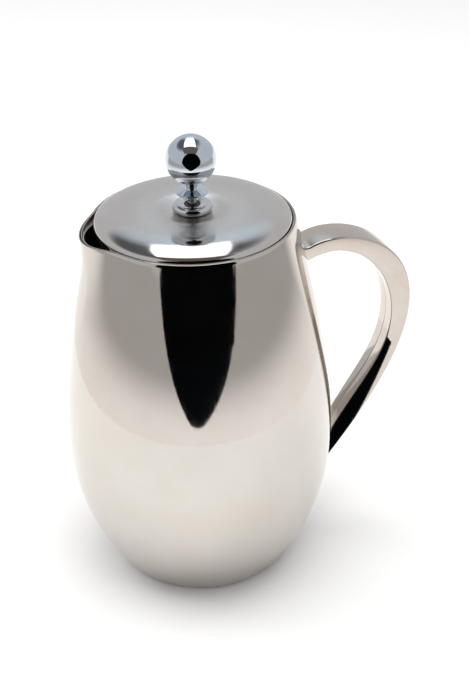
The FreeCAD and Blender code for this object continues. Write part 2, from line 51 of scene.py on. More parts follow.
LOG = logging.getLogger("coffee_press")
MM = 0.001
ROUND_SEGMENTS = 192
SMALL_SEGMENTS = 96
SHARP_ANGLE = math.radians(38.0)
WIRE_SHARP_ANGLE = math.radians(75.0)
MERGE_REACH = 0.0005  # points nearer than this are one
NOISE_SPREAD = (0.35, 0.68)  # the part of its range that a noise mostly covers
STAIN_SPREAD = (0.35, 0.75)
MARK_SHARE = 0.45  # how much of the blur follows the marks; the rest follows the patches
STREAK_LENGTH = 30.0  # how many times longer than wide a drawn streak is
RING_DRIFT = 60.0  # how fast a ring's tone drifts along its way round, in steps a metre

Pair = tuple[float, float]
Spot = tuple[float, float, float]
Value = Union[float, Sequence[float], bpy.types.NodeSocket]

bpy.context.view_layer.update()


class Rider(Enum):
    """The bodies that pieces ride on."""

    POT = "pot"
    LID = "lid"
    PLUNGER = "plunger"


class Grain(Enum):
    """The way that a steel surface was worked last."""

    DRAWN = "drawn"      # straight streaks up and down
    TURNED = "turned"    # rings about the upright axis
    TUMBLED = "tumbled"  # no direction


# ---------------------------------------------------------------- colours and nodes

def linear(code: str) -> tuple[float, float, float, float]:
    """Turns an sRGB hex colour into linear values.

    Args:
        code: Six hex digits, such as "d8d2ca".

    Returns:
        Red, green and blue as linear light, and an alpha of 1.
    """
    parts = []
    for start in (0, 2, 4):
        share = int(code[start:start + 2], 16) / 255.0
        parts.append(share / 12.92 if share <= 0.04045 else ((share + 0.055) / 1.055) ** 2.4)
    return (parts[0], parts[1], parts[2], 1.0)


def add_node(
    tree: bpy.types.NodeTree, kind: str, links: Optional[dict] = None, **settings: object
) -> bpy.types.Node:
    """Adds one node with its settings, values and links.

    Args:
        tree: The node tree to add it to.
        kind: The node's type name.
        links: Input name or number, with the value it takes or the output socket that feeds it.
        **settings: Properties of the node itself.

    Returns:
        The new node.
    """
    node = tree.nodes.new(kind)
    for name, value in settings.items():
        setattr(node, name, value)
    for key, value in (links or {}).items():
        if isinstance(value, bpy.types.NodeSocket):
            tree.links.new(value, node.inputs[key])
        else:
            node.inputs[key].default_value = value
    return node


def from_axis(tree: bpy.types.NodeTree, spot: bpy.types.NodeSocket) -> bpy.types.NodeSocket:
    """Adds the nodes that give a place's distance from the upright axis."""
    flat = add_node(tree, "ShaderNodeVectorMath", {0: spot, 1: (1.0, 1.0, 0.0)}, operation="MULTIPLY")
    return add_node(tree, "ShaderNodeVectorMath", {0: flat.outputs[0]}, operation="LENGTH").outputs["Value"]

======

Repeat every line of the material exactly as given.

Correct response
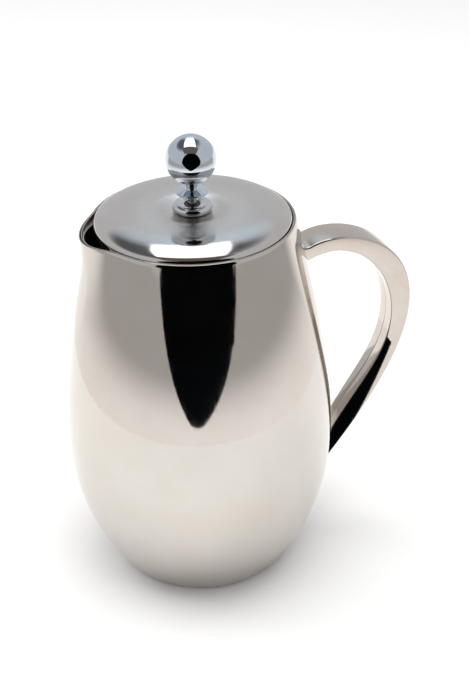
The FreeCAD and Blender code for this object continues. Write part 2, from line 51 of scene.py on. More parts follow.
LOG = logging.getLogger("coffee_press")
MM = 0.001
ROUND_SEGMENTS = 192
SMALL_SEGMENTS = 96
SHARP_ANGLE = math.radians(38.0)
WIRE_SHARP_ANGLE = math.radians(75.0)
MERGE_REACH = 0.0005  # points nearer than this are one
NOISE_SPREAD = (0.35, 0.68)  # the part of its range that a noise mostly covers
STAIN_SPREAD = (0.35, 0.75)
MARK_SHARE = 0.45  # how much of the blur follows the marks; the rest follows the patches
STREAK_LENGTH = 30.0  # how many times longer than wide a drawn streak is
RING_DRIFT = 60.0  # how fast a ring's tone drifts along its way round, in steps a metre

Pair = tuple[float, float]
Spot = tuple[float, float, float]
Value = Union[float, Sequence[float], bpy.types.NodeSocket]

bpy.context.view_layer.update()


class Rider(Enum):
    """The bodies that pieces ride on."""

    POT = "pot"
    LID = "lid"
    PLUNGER = "plunger"


class Grain(Enum):
    """The way that a steel surface was worked last."""

    DRAWN = "drawn"      # straight streaks up and down
    TURNED = "turned"    # rings about the upright axis
    TUMBLED = "tumbled"  # no direction


# ---------------------------------------------------------------- colours and nodes

def linear(code: str) -> tuple[float, float, float, float]:
    """Turns an sRGB hex colour into linear values.

    Args:
        code: Six hex digits, such as "d8d2ca".

    Returns:
        Red, green and blue as linear light, and an alpha of 1.
    """
    parts = []
    for start in (0, 2, 4):
        share = int(code[start:start + 2], 16) / 255.0
        parts.append(share / 12.92 if share <= 0.04045 else ((share + 0.055) / 1.055) ** 2.4)
    return (parts[0], parts[1], parts[2], 1.0)


def add_node(
    tree: bpy.types.NodeTree, kind: str, links: Optional[dict] = None, **settings: object
) -> bpy.types.Node:
    """Adds one node with its settings, values and links.

    Args:
        tree: The node tree to add it to.
        kind: The node's type name.
        links: Input name or number, with the value it takes or the output socket that feeds it.
        **settings: Properties of the node itself.

    Returns:
        The new node.
    """
    node = tree.nodes.new(kind)
    for name, value in settings.items():
        setattr(node, name, value)
    for key, value in (links or {}).items():
        if isinstance(value, bpy.types.NodeSocket):
            tree.links.new(value, node.inputs[key])
        else:
            node.inputs[key].default_value = value
    return node


def from_axis(tree: bpy.types.NodeTree, spot: bpy.types.NodeSocket) -> bpy.types.NodeSocket:
    """Adds the nodes that give a place's distance from the upright axis."""
    flat = add_node(tree, "ShaderNodeVectorMath", {0: spot, 1: (1.0, 1.0, 0.0)}, operation="MULTIPLY")
    return add_node(tree, "ShaderNodeVectorMath", {0: flat.outputs[0]}, operation="LENGTH").outputs["Value"]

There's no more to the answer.